-------- Supplied material

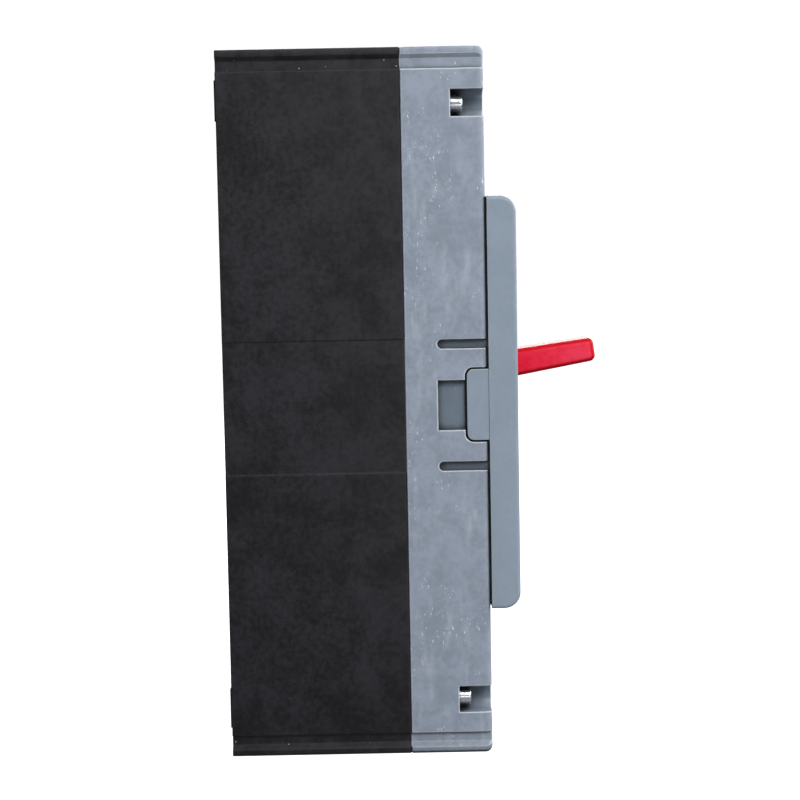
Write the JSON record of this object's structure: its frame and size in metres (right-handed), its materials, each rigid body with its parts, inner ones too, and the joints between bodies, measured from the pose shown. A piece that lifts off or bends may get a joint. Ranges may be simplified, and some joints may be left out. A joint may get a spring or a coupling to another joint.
{
  "type": "molded case circuit breaker",
  "caption": "Molded case power breaker: black base, grey cover and accessory cover, red toggle handle, bolted terminals in open bays at both ends.",
  "frame": {"origin": "centre of the four fixing holes, on the plane of the rear pads that rests on the panel", "axes": "+Z along the height towards the line terminals, -Y out of the front face towards the handle, +X along the width; the handle is in the closed position, towards +Z"},
  "size_m": [0.15, 0.1433, 0.257],
  "materials": {
    "black_moulding": "satin thermoset moulding, faintly speckled",
    "grey_moulding": "satin thermoset moulding, faintly mottled",
    "grey_fascia": "satin moulded",
    "grey_shutter": "satin moulded",
    "red_moulding": "semi-gloss moulded",
    "red_button": "gloss moulded",
    "bright_zinc": "bright zinc plate",
    "plated_steel": "passivated zinc plate",
    "spring_steel": "drawn wire",
    "brass": "machined",
    "silvered_copper": "dull silver plate",
    "copper": "bare copper, lightly tarnished",
    "silver_alloy": "sintered contact tip",
    "bare_steel": "oiled pressed steel",
    "fibre_board": "vulcanised fibre",
    "shaft_moulding": "brown moulded",
    "label_film": "satin printed film",
    "rear_card": "black card"
  },
  "bodies": {
    "root": {"base": "black_moulding", "main_cover": "grey_moulding", "accessory_cover": "grey_fascia", "cover_screws": "bright_zinc", "cover_screw_washers": "bright_zinc", "threaded_inserts": "brass", "accessory_cover_screws": "bright_zinc", "rear_plate": "rear_card", "mechanism_screws": "bright_zinc", "side_plate_left": "plated_steel", "side_plate_right": "plated_steel", "mechanism_pins": "bare_steel", "cradle": "bare_steel", "link_pin": "bare_steel", "main_springs": "spring_steel", "fixed_contacts": "silver_alloy", "arc_runners": "bare_steel", "strap_screws": "bright_zinc", "bimetals": "bare_steel", "adjusting_screws": "brass", "magnet_yokes": "bare_steel", "braids": "copper", "armature_springs": "spring_steel", "button_spring": "spring_steel", "arc_chute_boards": "fibre_board", "end_baffles": "fibre_board", "line_terminal_bolts": "bright_zinc", "load_terminal_bolts": "bright_zinc", "terminal_washers": "bright_zinc", "terminal_lock_washers": "spring_steel", "terminal_nuts": "bright_zinc", "rating_label": "label_film", "line_strap_a": "silvered_copper", "load_strap_a": "silvered_copper", "arc_splitters_a": "bare_steel", "line_strap_b": "silvered_copper", "load_strap_b": "silvered_copper", "arc_splitters_b": "bare_steel", "line_strap_c": "silvered_copper", "load_strap_c": "silvered_copper", "arc_splitters_c": "bare_steel"},
    "operating_lever": {"handle_lever": "plated_steel", "handle": "red_moulding"},
    "moving_contact_shaft": {"contact_shaft": "shaft_moulding", "shaft_pins": "bare_steel", "moving_contacts": "silver_alloy", "contact_arm_a": "copper", "contact_arm_b": "copper", "contact_arm_c": "copper"},
    "upper_link": {"upper_links": "bare_steel", "knee_pin": "bare_steel"},
    "lower_link": {"lower_links": "bare_steel"},
    "shutter": {"handle_shutter": "grey_shutter"},
    "button": {"trip_button": "red_button"},
    "release_bar": {"trip_bar": "shaft_moulding"},
    "cradle_latch": {"latch": "bare_steel"},
    "armature_left": {"armature_a": "bare_steel"},
    "armature_centre": {"armature_b": "bare_steel"},
    "armature_right": {"armature_c": "bare_steel"}
  },
  "joints": [
    {"name": "handle_swing", "type": "hinge", "parent": "root", "child": "operating_lever", "pos_m": [0, -0.03, 0], "axis": [1, 0, 0], "range_deg": [0, 23.6], "deforming": ["main_springs"]},
    {"name": "contact_shaft_turn", "type": "hinge", "parent": "root", "child": "moving_contact_shaft", "pos_m": [0, -0.036, -0.016], "axis": [1, 0, 0], "range_deg": [0, 28.1]},
    {"name": "upper_link_turn", "type": "hinge", "parent": "root", "child": "upper_link", "pos_m": [0, -0.076, 0], "axis": [1, 0, 0], "range_deg": [-22.2, 0]},
    {"name": "lower_link_turn", "type": "hinge", "parent": "upper_link", "child": "lower_link", "pos_m": [0, -0.06259, -0.00872], "axis": [1, 0, 0], "range_deg": [0, 16.8]},
    {"name": "shutter_slide", "type": "slide", "parent": "root", "child": "shutter", "axis": [0, 0, -1], "range_m": [0, 0.031]},
    {"name": "trip_button_push", "type": "slide", "parent": "root", "child": "button", "axis": [0, 1, 0], "range_m": [0, 0.003], "stiffness_N_per_m": 400, "springref_m": -0.002, "deforming": ["button_spring"]},
    {"name": "trip_bar_turn", "type": "hinge", "parent": "root", "child": "release_bar", "pos_m": [0, -0.0615, -0.034], "axis": [1, 0, 0], "range_deg": [0, 14.4]},
    {"name": "latch_turn", "type": "hinge", "parent": "root", "child": "cradle_latch", "pos_m": [0, -0.055, -0.0235], "axis": [1, 0, 0], "range_deg": [0, 6.1]},
    {"name": "armature_left_turn", "type": "hinge", "parent": "root", "child": "armature_left", "pos_m": [-0.048, -0.048, -0.0445], "axis": [-1, 0, 0], "range_deg": [0, 6], "stiffness_Nm_per_rad": 0.2, "springref_deg": -8.59, "deforming": ["armature_springs"]},
    {"name": "armature_centre_turn", "type": "hinge", "parent": "root", "child": "armature_centre", "pos_m": [0, -0.048, -0.0445], "axis": [-1, 0, 0], "range_deg": [0, 6], "stiffness_Nm_per_rad": 0.2, "springref_deg": -8.59},
    {"name": "armature_right_turn", "type": "hinge", "parent": "root", "child": "armature_right", "pos_m": [0.048, -0.048, -0.0445], "axis": [-1, 0, 0], "range_deg": [0, 6], "stiffness_Nm_per_rad": 0.2, "springref_deg": -8.59}
  ],
  "couplings": [
    {"joint": "contact_shaft_turn", "follows": "handle_swing", "ratio": 1.1864},
    {"joint": "upper_link_turn", "follows": "handle_swing", "ratio": -0.93686},
    {"joint": "lower_link_turn", "follows": "handle_swing", "ratio": 0.70847},
    {"joint": "shutter_slide", "follows": "handle_swing", "m_per_rad": 0.07473},
    {"joint": "trip_bar_turn", "follows": "trip_button_push", "rad_per_m": 83.2},
    {"joint": "latch_turn", "follows": "trip_button_push", "rad_per_m": 34.9}
  ]
}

----------------

What the task asks - Each line of the material should be echoed exactly.

Response to this exercise -
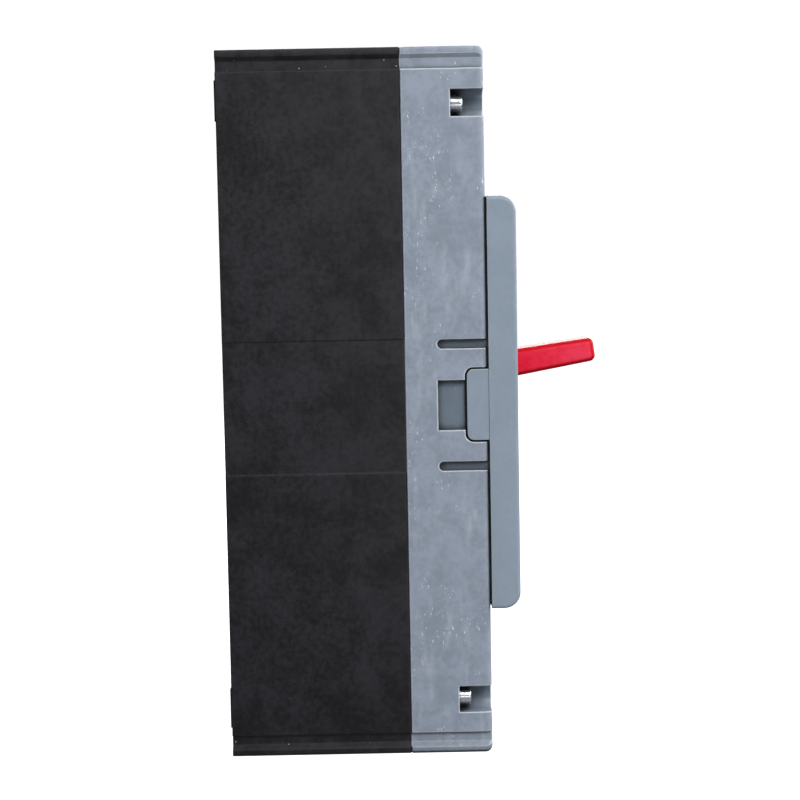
Write the JSON record of this object's structure: its frame and size in metres (right-handed), its materials, each rigid body with its parts, inner ones too, and the joints between bodies, measured from the pose shown. A piece that lifts off or bends may get a joint. Ranges may be simplified, and some joints may be left out. A joint may get a spring or a coupling to another joint.
{
  "type": "molded case circuit breaker",
  "caption": "Molded case power breaker: black base, grey cover and accessory cover, red toggle handle, bolted terminals in open bays at both ends.",
  "frame": {"origin": "centre of the four fixing holes, on the plane of the rear pads that rests on the panel", "axes": "+Z along the height towards the line terminals, -Y out of the front face towards the handle, +X along the width; the handle is in the closed position, towards +Z"},
  "size_m": [0.15, 0.1433, 0.257],
  "materials": {
    "black_moulding": "satin thermoset moulding, faintly speckled",
    "grey_moulding": "satin thermoset moulding, faintly mottled",
    "grey_fascia": "satin moulded",
    "grey_shutter": "satin moulded",
    "red_moulding": "semi-gloss moulded",
    "red_button": "gloss moulded",
    "bright_zinc": "bright zinc plate",
    "plated_steel": "passivated zinc plate",
    "spring_steel": "drawn wire",
    "brass": "machined",
    "silvered_copper": "dull silver plate",
    "copper": "bare copper, lightly tarnished",
    "silver_alloy": "sintered contact tip",
    "bare_steel": "oiled pressed steel",
    "fibre_board": "vulcanised fibre",
    "shaft_moulding": "brown moulded",
    "label_film": "satin printed film",
    "rear_card": "black card"
  },
  "bodies": {
    "root": {"base": "black_moulding", "main_cover": "grey_moulding", "accessory_cover": "grey_fascia", "cover_screws": "bright_zinc", "cover_screw_washers": "bright_zinc", "threaded_inserts": "brass", "accessory_cover_screws": "bright_zinc", "rear_plate": "rear_card", "mechanism_screws": "bright_zinc", "side_plate_left": "plated_steel", "side_plate_right": "plated_steel", "mechanism_pins": "bare_steel", "cradle": "bare_steel", "link_pin": "bare_steel", "main_springs": "spring_steel", "fixed_contacts": "silver_alloy", "arc_runners": "bare_steel", "strap_screws": "bright_zinc", "bimetals": "bare_steel", "adjusting_screws": "brass", "magnet_yokes": "bare_steel", "braids": "copper", "armature_springs": "spring_steel", "button_spring": "spring_steel", "arc_chute_boards": "fibre_board", "end_baffles": "fibre_board", "line_terminal_bolts": "bright_zinc", "load_terminal_bolts": "bright_zinc", "terminal_washers": "bright_zinc", "terminal_lock_washers": "spring_steel", "terminal_nuts": "bright_zinc", "rating_label": "label_film", "line_strap_a": "silvered_copper", "load_strap_a": "silvered_copper", "arc_splitters_a": "bare_steel", "line_strap_b": "silvered_copper", "load_strap_b": "silvered_copper", "arc_splitters_b": "bare_steel", "line_strap_c": "silvered_copper", "load_strap_c": "silvered_copper", "arc_splitters_c": "bare_steel"},
    "operating_lever": {"handle_lever": "plated_steel", "handle": "red_moulding"},
    "moving_contact_shaft": {"contact_shaft": "shaft_moulding", "shaft_pins": "bare_steel", "moving_contacts": "silver_alloy", "contact_arm_a": "copper", "contact_arm_b": "copper", "contact_arm_c": "copper"},
    "upper_link": {"upper_links": "bare_steel", "knee_pin": "bare_steel"},
    "lower_link": {"lower_links": "bare_steel"},
    "shutter": {"handle_shutter": "grey_shutter"},
    "button": {"trip_button": "red_button"},
    "release_bar": {"trip_bar": "shaft_moulding"},
    "cradle_latch": {"latch": "bare_steel"},
    "armature_left": {"armature_a": "bare_steel"},
    "armature_centre": {"armature_b": "bare_steel"},
    "armature_right": {"armature_c": "bare_steel"}
  },
  "joints": [
    {"name": "handle_swing", "type": "hinge", "parent": "root", "child": "operating_lever", "pos_m": [0, -0.03, 0], "axis": [1, 0, 0], "range_deg": [0, 23.6], "deforming": ["main_springs"]},
    {"name": "contact_shaft_turn", "type": "hinge", "parent": "root", "child": "moving_contact_shaft", "pos_m": [0, -0.036, -0.016], "axis": [1, 0, 0], "range_deg": [0, 28.1]},
    {"name": "upper_link_turn", "type": "hinge", "parent": "root", "child": "upper_link", "pos_m": [0, -0.076, 0], "axis": [1, 0, 0], "range_deg": [-22.2, 0]},
    {"name": "lower_link_turn", "type": "hinge", "parent": "upper_link", "child": "lower_link", "pos_m": [0, -0.06259, -0.00872], "axis": [1, 0, 0], "range_deg": [0, 16.8]},
    {"name": "shutter_slide", "type": "slide", "parent": "root", "child": "shutter", "axis": [0, 0, -1], "range_m": [0, 0.031]},
    {"name": "trip_button_push", "type": "slide", "parent": "root", "child": "button", "axis": [0, 1, 0], "range_m": [0, 0.003], "stiffness_N_per_m": 400, "springref_m": -0.002, "deforming": ["button_spring"]},
    {"name": "trip_bar_turn", "type": "hinge", "parent": "root", "child": "release_bar", "pos_m": [0, -0.0615, -0.034], "axis": [1, 0, 0], "range_deg": [0, 14.4]},
    {"name": "latch_turn", "type": "hinge", "parent": "root", "child": "cradle_latch", "pos_m": [0, -0.055, -0.0235], "axis": [1, 0, 0], "range_deg": [0, 6.1]},
    {"name": "armature_left_turn", "type": "hinge", "parent": "root", "child": "armature_left", "pos_m": [-0.048, -0.048, -0.0445], "axis": [-1, 0, 0], "range_deg": [0, 6], "stiffness_Nm_per_rad": 0.2, "springref_deg": -8.59, "deforming": ["armature_springs"]},
    {"name": "armature_centre_turn", "type": "hinge", "parent": "root", "child": "armature_centre", "pos_m": [0, -0.048, -0.0445], "axis": [-1, 0, 0], "range_deg": [0, 6], "stiffness_Nm_per_rad": 0.2, "springref_deg": -8.59},
    {"name": "armature_right_turn", "type": "hinge", "parent": "root", "child": "armature_right", "pos_m": [0.048, -0.048, -0.0445], "axis": [-1, 0, 0], "range_deg": [0, 6], "stiffness_Nm_per_rad": 0.2, "springref_deg": -8.59}
  ],
  "couplings": [
    {"joint": "contact_shaft_turn", "follows": "handle_swing", "ratio": 1.1864},
    {"joint": "upper_link_turn", "follows": "handle_swing", "ratio": -0.93686},
    {"joint": "lower_link_turn", "follows": "handle_swing", "ratio": 0.70847},
    {"joint": "shutter_slide", "follows": "handle_swing", "m_per_rad": 0.07473},
    {"joint": "trip_bar_turn", "follows": "trip_button_push", "rad_per_m": 83.2},
    {"joint": "latch_turn", "follows": "trip_button_push", "rad_per_m": 34.9}
  ]
}